Give the number of lines in the data that hold the word "node", and nothing else.
*** Given material ***
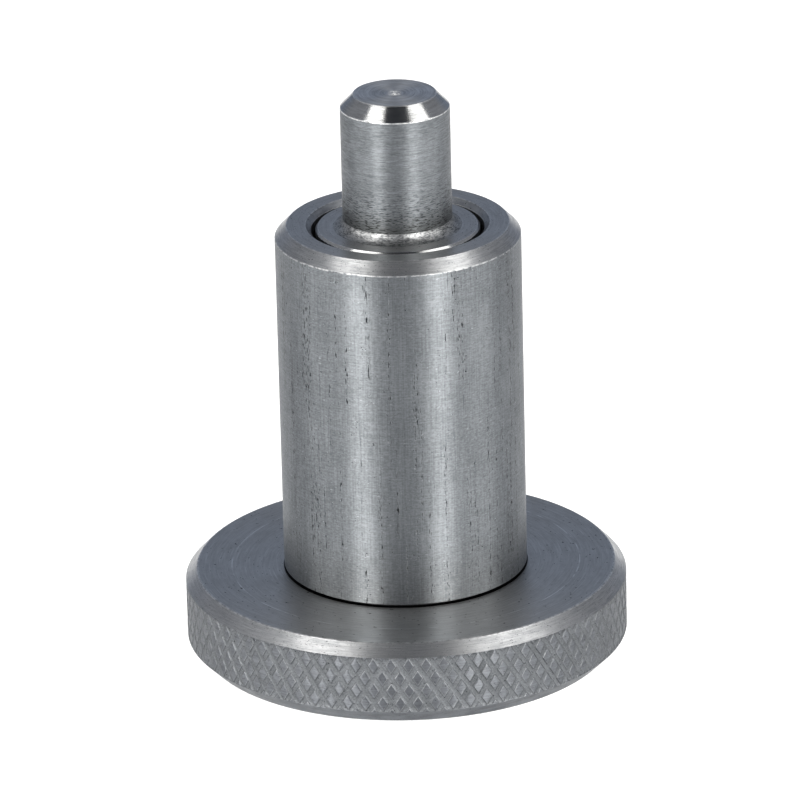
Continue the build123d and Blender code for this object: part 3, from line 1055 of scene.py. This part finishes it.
# %% Other finishes
wire_steel = turned_steel("hard_drawn_wire_steel", "#5F6062", "#8B8C8E", 0.38, 0.15, 0.002, 0.0, pits=0.3)
zinc_plate = turned_steel("bright_zinc_plate", "#A9ACB3", "#C9CBD0", 0.28, 0.30, 0.001, 0.0)
# Painted shade: a near-black on the sleeve's back relief and on the ring of the knob under it, standing in
# for the shade in that narrow gap.
black_corner_shade = turned_steel("black_corner_shade_steel", "#0C0D0E", "#17181A", 0.55, 0.30, 0.002, 0.0)

# %% [markdown]
# ## Which surface was made how
# One piece can carry several finishes. Where a face lies on the part, and which way it looks, says how that
# surface was made.

# %% Give each face its finish
def finish_faces(piece, materials, choose):
    """Give each face of a piece the one of its materials that choose(radius, height, tilt) names."""
    for material in materials:
        piece.data.materials.append(material)
    for polygon in piece.data.polygons:
        centre = polygon.center / MM
        chosen = choose(math.hypot(centre.x, centre.y), centre.z, abs(polygon.normal.z))
        polygon.material_index = materials.index(chosen)
    print(piece.name, "has", len(materials), "finishes")


finish_faces(return_spring, [wire_steel], lambda radius, height, tilt: wire_steel)
finish_faces(knob_screw, [zinc_plate], lambda radius, height, tilt: zinc_plate)

# %% Pin and sleeve
LEVEL, SLOPING, UPRIGHT = 0.95, 0.4, 0.1
TIP_SKIN, CLOSE = 0.1, 0.02


def pin_finish(radius, height, tilt):
    """The finish of a place on the pin; tilt is 0 on an upright face and 1 on a level one."""
    if height > PIN_TIP_Z - TIP_SKIN:
        return tip_face
    if height > PIN_TIP_Z - TIP_CHAMFER:
        return tip_chamfer
    if height > COLLAR_TOP_Z + CLOSE and tilt > UPRIGHT:
        return fillet
    if height > COLLAR_TOP_Z - COLLAR_FRONT_EDGE - CLOSE and SLOPING < tilt < LEVEL:
        return tip_chamfer
    return faced if tilt > SLOPING else turned_side


def sleeve_finish(radius, height, tilt):
    """The finish of a place on the sleeve."""
    on_chamfer = SLOPING < tilt < LEVEL
    if on_chamfer and radius > SLEEVE_RADIUS - SLEEVE_CHAMFER - CLOSE and height > SLEEVE_FRONT_Z - 2:
        return chamfer
    # The sleeve's back relief is painted near-black, as painted shade.
    if radius > SLEEVE_RADIUS - BACK_RELIEF - CLOSE and height < SLEEVE_BACK_Z + BACK_GAP:
        return black_corner_shade
    if on_chamfer and height > SLEEVE_FRONT_Z - 1:
        return bored_mouth
    return drawn_bar if tilt < SLOPING and radius > SLEEVE_RADIUS - CLOSE else faced


finish_faces(plunger_pin, [turned_side, faced, tip_face, tip_chamfer, fillet], pin_finish)
finish_faces(sleeve, [drawn_bar, faced, chamfer, black_corner_shade, bored_mouth], sleeve_finish)

# %% Knob
KNOB_MIDDLE_Z = KNOB_TOP_Z / 2
LAND_DEPTH, LAND_TILT = 0.02, 0.3
GRIP_DEPTH, GRIP_TILT = 0.44, 0.62
CHAMFER_TILT, CHAMFER_FROM = 0.6, 20


def knob_finish(radius, height, tilt):
    """The finish of a place on the knob."""
    if radius > KNOB_RADIUS - LAND_DEPTH and tilt < LAND_TILT:
        return knurl_land
    if radius > KNOB_RADIUS - GRIP_DEPTH and tilt < GRIP_TILT:
        return knurl_groove
    if CHAMFER_TILT < tilt < LEVEL and radius > CHAMFER_FROM:
        # The lower chamfer takes the darker copy, as painted shade.
        return chamfer if height > KNOB_MIDDLE_Z else lower_chamfer_shade
    # The ring under the sleeve's edge is painted near-black, as painted shade.
    if height > KNOB_TOP_Z - CLOSE and SHADE_RING_START < radius < SHADE_RING_END:
        return black_corner_shade
    return knob_face


knob_finishes = [knurl_land, knurl_groove, knob_face, chamfer, lower_chamfer_shade, black_corner_shade]
finish_faces(knurled_knob, knob_finishes, knob_finish)

# %% [markdown]
# ## Riding on the frame
# Each piece stands for one CAD node and moves with that node's body. The spring rides on a body of its own
# and gets its own copy of its mesh.

# %% Ride and replace
for piece, body, node, slot in (
    (sleeve, "sleeve", "sleeve", "sleeve_steel"),
    (plunger_pin, "plunger", "plunger_pin", "pin_steel"),
    (return_spring, "spring", "return_spring", "spring_wire"),
    (knurled_knob, "plunger", "knurled_knob", "knob_steel"),
    (knob_screw, "plunger", "knob_screw", "screw_steel"),
):
    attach(piece, body)
    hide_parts(node)
    low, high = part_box(node)
    print(piece.name, "stands for", node, "from z", round(low.z / MM, 2), "to", round(high.z / MM, 2))

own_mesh(return_spring)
***
### Written response
5